* OBJECTIVE
Give all of the lines again, with nothing added or dropped.

* DATASET CONTENT
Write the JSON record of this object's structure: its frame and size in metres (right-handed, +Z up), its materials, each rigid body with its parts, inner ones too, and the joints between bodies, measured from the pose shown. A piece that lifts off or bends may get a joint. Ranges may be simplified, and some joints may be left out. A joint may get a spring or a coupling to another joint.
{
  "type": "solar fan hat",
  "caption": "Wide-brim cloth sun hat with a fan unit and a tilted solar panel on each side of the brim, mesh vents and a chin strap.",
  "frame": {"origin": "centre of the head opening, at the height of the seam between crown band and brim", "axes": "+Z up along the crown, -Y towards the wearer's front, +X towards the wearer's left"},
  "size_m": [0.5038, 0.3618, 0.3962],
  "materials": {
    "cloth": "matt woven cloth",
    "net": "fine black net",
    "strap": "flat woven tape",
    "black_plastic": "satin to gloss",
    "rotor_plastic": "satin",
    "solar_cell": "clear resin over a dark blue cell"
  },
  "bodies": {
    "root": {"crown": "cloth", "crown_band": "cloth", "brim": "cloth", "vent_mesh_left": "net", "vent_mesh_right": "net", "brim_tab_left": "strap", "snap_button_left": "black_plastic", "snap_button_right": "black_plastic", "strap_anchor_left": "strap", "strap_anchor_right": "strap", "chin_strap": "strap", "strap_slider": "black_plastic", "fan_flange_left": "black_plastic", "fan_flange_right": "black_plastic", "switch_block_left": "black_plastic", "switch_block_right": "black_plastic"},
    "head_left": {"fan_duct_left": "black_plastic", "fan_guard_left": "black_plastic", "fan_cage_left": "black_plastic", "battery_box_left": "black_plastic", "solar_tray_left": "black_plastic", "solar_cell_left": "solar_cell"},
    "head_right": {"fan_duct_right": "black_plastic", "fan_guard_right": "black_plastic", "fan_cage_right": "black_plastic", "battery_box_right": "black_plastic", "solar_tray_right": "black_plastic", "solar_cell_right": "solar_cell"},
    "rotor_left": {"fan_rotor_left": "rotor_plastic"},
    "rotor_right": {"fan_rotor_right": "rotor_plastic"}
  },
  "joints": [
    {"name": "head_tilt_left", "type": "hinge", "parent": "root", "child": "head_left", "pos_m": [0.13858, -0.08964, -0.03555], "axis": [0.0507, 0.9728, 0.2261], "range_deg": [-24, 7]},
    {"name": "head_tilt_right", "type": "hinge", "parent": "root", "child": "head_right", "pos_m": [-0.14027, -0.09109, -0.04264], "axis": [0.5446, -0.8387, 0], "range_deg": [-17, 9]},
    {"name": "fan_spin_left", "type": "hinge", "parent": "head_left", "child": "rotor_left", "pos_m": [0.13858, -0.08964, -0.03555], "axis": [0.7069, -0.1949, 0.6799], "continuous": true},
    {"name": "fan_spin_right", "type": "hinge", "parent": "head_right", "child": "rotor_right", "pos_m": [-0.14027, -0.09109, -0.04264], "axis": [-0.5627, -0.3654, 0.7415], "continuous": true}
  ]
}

* RESULT OF THE EXERCISE
Write the JSON record of this object's structure: its frame and size in metres (right-handed, +Z up), its materials, each rigid body with its parts, inner ones too, and the joints between bodies, measured from the pose shown. A piece that lifts off or bends may get a joint. Ranges may be simplified, and some joints may be left out. A joint may get a spring or a coupling to another joint.
{
  "type": "solar fan hat",
  "caption": "Wide-brim cloth sun hat with a fan unit and a tilted solar panel on each side of the brim, mesh vents and a chin strap.",
  "frame": {"origin": "centre of the head opening, at the height of the seam between crown band and brim", "axes": "+Z up along the crown, -Y towards the wearer's front, +X towards the wearer's left"},
  "size_m": [0.5038, 0.3618, 0.3962],
  "materials": {
    "cloth": "matt woven cloth",
    "net": "fine black net",
    "strap": "flat woven tape",
    "black_plastic": "satin to gloss",
    "rotor_plastic": "satin",
    "solar_cell": "clear resin over a dark blue cell"
  },
  "bodies": {
    "root": {"crown": "cloth", "crown_band": "cloth", "brim": "cloth", "vent_mesh_left": "net", "vent_mesh_right": "net", "brim_tab_left": "strap", "snap_button_left": "black_plastic", "snap_button_right": "black_plastic", "strap_anchor_left": "strap", "strap_anchor_right": "strap", "chin_strap": "strap", "strap_slider": "black_plastic", "fan_flange_left": "black_plastic", "fan_flange_right": "black_plastic", "switch_block_left": "black_plastic", "switch_block_right": "black_plastic"},
    "head_left": {"fan_duct_left": "black_plastic", "fan_guard_left": "black_plastic", "fan_cage_left": "black_plastic", "battery_box_left": "black_plastic", "solar_tray_left": "black_plastic", "solar_cell_left": "solar_cell"},
    "head_right": {"fan_duct_right": "black_plastic", "fan_guard_right": "black_plastic", "fan_cage_right": "black_plastic", "battery_box_right": "black_plastic", "solar_tray_right": "black_plastic", "solar_cell_right": "solar_cell"},
    "rotor_left": {"fan_rotor_left": "rotor_plastic"},
    "rotor_right": {"fan_rotor_right": "rotor_plastic"}
  },
  "joints": [
    {"name": "head_tilt_left", "type": "hinge", "parent": "root", "child": "head_left", "pos_m": [0.13858, -0.08964, -0.03555], "axis": [0.0507, 0.9728, 0.2261], "range_deg": [-24, 7]},
    {"name": "head_tilt_right", "type": "hinge", "parent": "root", "child": "head_right", "pos_m": [-0.14027, -0.09109, -0.04264], "axis": [0.5446, -0.8387, 0], "range_deg": [-17, 9]},
    {"name": "fan_spin_left", "type": "hinge", "parent": "head_left", "child": "rotor_left", "pos_m": [0.13858, -0.08964, -0.03555], "axis": [0.7069, -0.1949, 0.6799], "continuous": true},
    {"name": "fan_spin_right", "type": "hinge", "parent": "head_right", "child": "rotor_right", "pos_m": [-0.14027, -0.09109, -0.04264], "axis": [-0.5627, -0.3654, 0.7415], "continuous": true}
  ]
}